” Kierowca, który udawał w ten sposób ciężką pracę w ramach akcji odśnieżania około pół godziny krążył po ulicach dzielnicy nadmorskiej.” - pisze internauta. „Pobawiłem się trochę w szpiega i w kilku miejscach sprawdzałem jak pracuje pług. Byłem zszokowany bo na poboczu nie odkładała się jak normalnie bruzda śniegu”. Samochód jeździł z uniesionym kilka naście centymetrów nad ziemią pługiem!
Wkrótce potem odebraliśmy kolejny sygnał – tym razem telefon od innego kierowcy, który zauważył podobną scenę w centrum miasta. Nie chcemy cytować bo mężczyzna dość dosadnie określił taką „robotę”.

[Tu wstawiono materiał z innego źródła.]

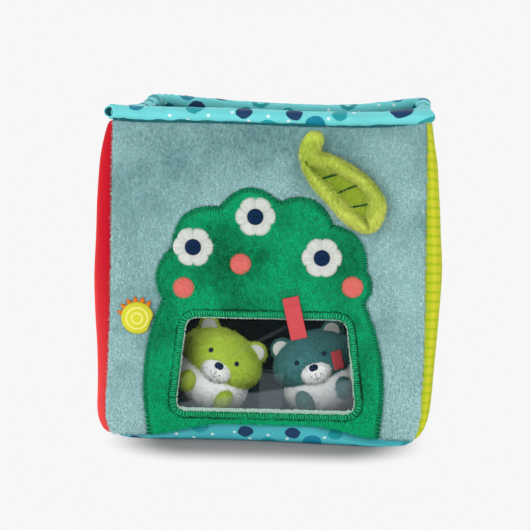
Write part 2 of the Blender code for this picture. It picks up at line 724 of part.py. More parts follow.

Wszystkich najbardziej irytuje fakt, że przecież kierowcy nie tankują za swoje pieniądze do zbiorników. A wygląda na to, że w bazie nikt nie rozlicza efektów tej niby-pracy tylko kilometraż na liczniku. Co warto podkreślić – postawa takich „pracusiów” rzutuje na opinię całej firmy. A przecież wszyscy pracownicy nie zasługują na taką ocenę. Tony śniegu zwiezione na parking przy ul. Bałtyckiej to dowód, że wielu naprawdę się napracowało. Tym bardziej szokuje postawa tych, którzy tylko symulują ciężką pracę.